The company made a splash at Field + Supply this past fall, collaborating with designer Brad Ford on a Donald Judd–inspired custom stage made from center cut white oak. Used to host musical acts over the course of the weekend, the stage now lives at Hasbrouck House for future performances.
Between a flooring project for the new Anchorage Museum, the growth of their pre-finished wood offerings, and the launch of a flagship showroom in the Flatiron District, 2017 is looking busy for The Hudson Company. “We want to be a company of long-term relationships and I hope clients will return to us for all their design projects.”
During a two-year collaboration, The Hudson Company supplied wood flooring to the new Whitney Museum in Manhattan’s Meatpacking District. The distinctive heart pine was reclaimed from a Philip Morris factory in Louisville, KY. By the numbers, it was 270,000 boards made from 28 tractor trailer loads of 22-foot-long beams, all denailed, resawed, treated, and cut into five- to 15-foot boards and given a white chalk finish. “It has a warmth of character that gives the floor a lot of life,” says Jamie.
Installation view, 5th floor, America Is Hard to See ( May 1 – September 27, 2015)

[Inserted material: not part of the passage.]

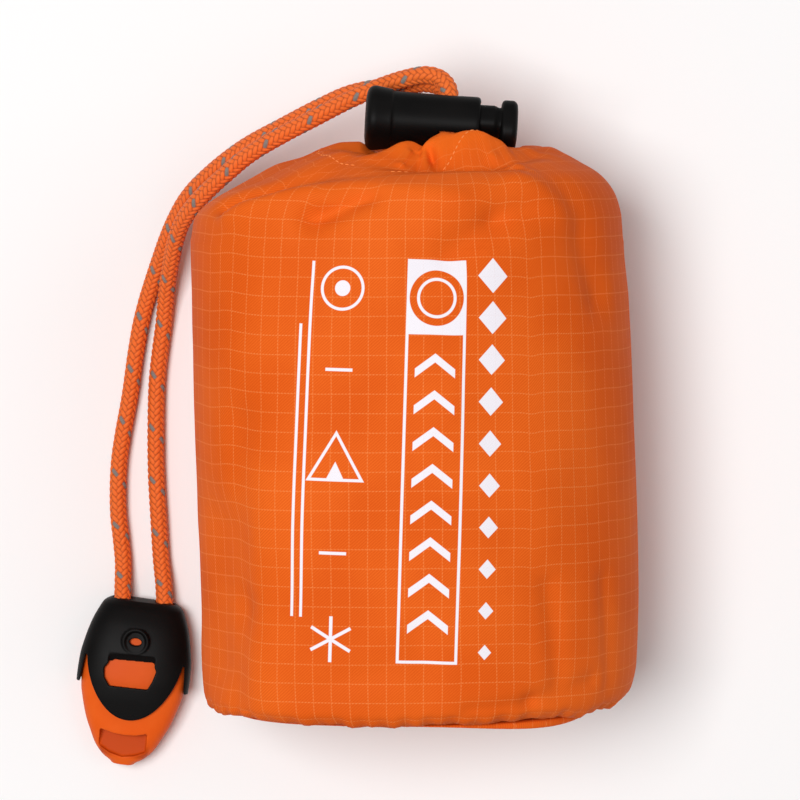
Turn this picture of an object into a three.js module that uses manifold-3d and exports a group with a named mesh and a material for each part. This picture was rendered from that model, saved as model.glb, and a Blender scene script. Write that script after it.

Whitney Museum of American Art, New York, N.Y.
Photo by Gentl and Hyers
For 1 Hotel Central Park, Jamie’s team supplied reclaimed maple flooring from an old factory in Western Massachusetts. “Maple is a closed cell species, so it was often used on the floor in factories to resist the wear and tear of the machines,” says Jamie.
Photo by Gentl and Hyers
One of Jamie’s favorite projects, a purpose-built private home in Millbrook, NY, was designed solely around the wood flooring, which runs the entire length of the house. “This isn’t a reclaimed piece, but a white oak that we hand selected for its incredible length,” he says. “The homeowner gave us a year to find it and we took it down ourselves, then milled, dried, saw and fit the 10- to 24-foot-long boards. We were part of the entire process.”